Automatic Kafka by Joe Casey with artwork by Ashley Wood
Many thanks to Image Comics and NetGalley for sharing an
advanced copy of Automatic Kafka by Joe Casey with artwork by Ashley
Wood. I didn’t know much about this 9-issue collection from 2002, but the
robotic arm image on the cover and the title attracted me to it. Ashley Wood’s
artwork in this collection is stunning, with a mix of surreal images that
incorporate advertising, pop culture, horror, sci-fi and war imagery, while
Casey’s story and writing veer satire and critique to the absurd. At times, I
found the story a little hard to follow, but Wood’s images help to ground a
complicated story that lampoons super heroes and pop culture through its absurdly
entertaining tale of a renegade robot addicted to a substance known as nanotecheroin.
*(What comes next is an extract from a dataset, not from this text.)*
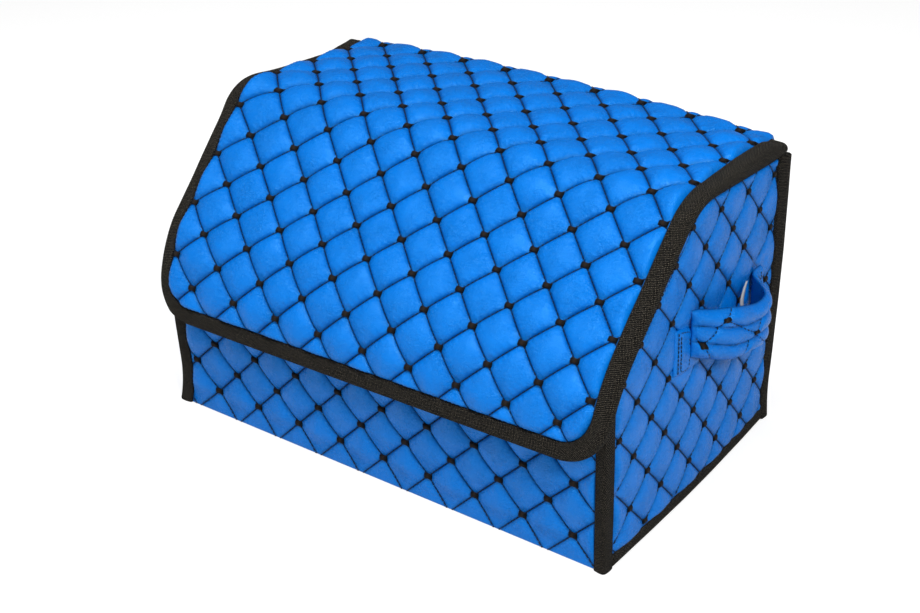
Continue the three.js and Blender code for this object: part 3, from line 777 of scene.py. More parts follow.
def leatherette():
    """Smooth coated cloth: fine pores, crinkles where it is stretched, and painted shade: a deeper blue
    along the stitch lines and in the folds of the straps.
    """
    m = Nodes("leatherette_blue")
    p = m.coords("UV")
    slanted = m.coords("UV", scale=(1.0, 1.9, 1.0), turn=0.5)
    crinkle = m.noise(slanted, 340, 3, 0.6, 1.4)
    grain = m.new("ShaderNodeTexVoronoi", feature="DISTANCE_TO_EDGE")
    grain.inputs["Scale"].default_value = 900
    m.link(p, grain.inputs["Vector"])
    pores = m.ramp(grain.outputs["Distance"], [(0.0, grey(0)), (0.12, grey(0.75)), (0.5, grey(1))])
    worn = m.noise(p, 34, 2, 0.5)
    crinkled = m.math("MULTIPLY", crinkle, m.ramp(worn, [(0.35, grey(0.25)), (0.65, grey(1.0))]))
    normal = m.bump(pores, 0.28, 0.0003, m.bump(crinkled, 0.9, 0.0016))
    patches = m.noise(p, 16, 3, 0.5)
    colour = m.ramp(patches, [(0.2, (0.0, 0.162, 0.63, 1)), (0.8, (0.0, 0.178, 0.69, 1))])
    # Painted shade: the crease attribute darkens the colour to a deeper blue in the grooves along the stitch
    # lines and in the strap's folds
    seam = m.new("ShaderNodeAttribute", attribute_name="crease")
    crease_shade = m.new("ShaderNodeMix", data_type="RGBA", blend_type="MIX")
    m.link(m.math("MULTIPLY", seam.outputs["Fac"], 0.8), crease_shade.inputs["Factor"])
    m.link(colour, crease_shade.inputs["A"])
    crease_shade.inputs["B"].default_value = (0.0, 0.024, 0.13, 1)
    rough = m.ramp(m.noise(p, 90, 4, 0.6), [(0.2, grey(0.23)), (0.8, grey(0.31))])
    m.link(rough, m.bsdf.inputs["Roughness"])
    return m.dress(normal, crease_shade.outputs["Result"], Specular_IOR_Level=0.55,
                   Specular_Tint=(0.25, 0.72, 1.0, 1))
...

The National Park Service seeks to reassemble Automatic Kafka’s old team of The
$tranger$, who include Saint Nick, Helen of Troy, and The Constitution, all assembled
by The Warning. The National Park Service is looking to bring Automatic Kafka
back into service for secret missions, but Automatic Kafka has a lucrative life
of product endorsements and hosting a frightening game show called The Million
Dollar Detail, where contestants try to guess the missing detail to often fatal
physical challenges.
Automatic Kafka is a fascinating, if not sometimes
confounding, story that has all the hallmarks of a critique of the George Bush
era’s amped up patriotism and pessimism. In particular, The Constitution is a
gas mask wearing ultra-patriotic warrior, whose red, white, and blue
nationalist tattoos bear a certain resemblance to some current officials
promoting the warrior ethos. Similarly, Automatic Kafka’s shilling of products
and hosting a violent and fatal television show mock consumption and the kind
of entertainment we seek to possibly take our minds of the violence and
bloodshed we witness on the news. It’s a kind of bread and circus that often
distracts citizens from the real horrors that are abound. Additionally, it’s interesting
to see how the comic uses seemingly innocuous government agencies to develop clandestine
operations and programs like The $tranger$, and their willingness to revert to
these options when it seems like society is falling apart. I’m not sure whether
that was the intent of Casey and Wood, who show up in a kind of meta-fourth
wall break, and explain to Automatic Kafka his real intention. I felt like
there was some kind of deeper meaning or more trenchant critique of the world
in the early 2000s that was often marked by increasing government surveillance
and programs couched in a rise in patriotism and nationalism. Automatic
Kafka is surreal and absurd, but also sharply critical and biting in its satire
of consumerism, patriotism, and the government. Plus it has amazing artwork. It’s
a story with sharp, acidic artwork that feels especially relevant today. Recommended!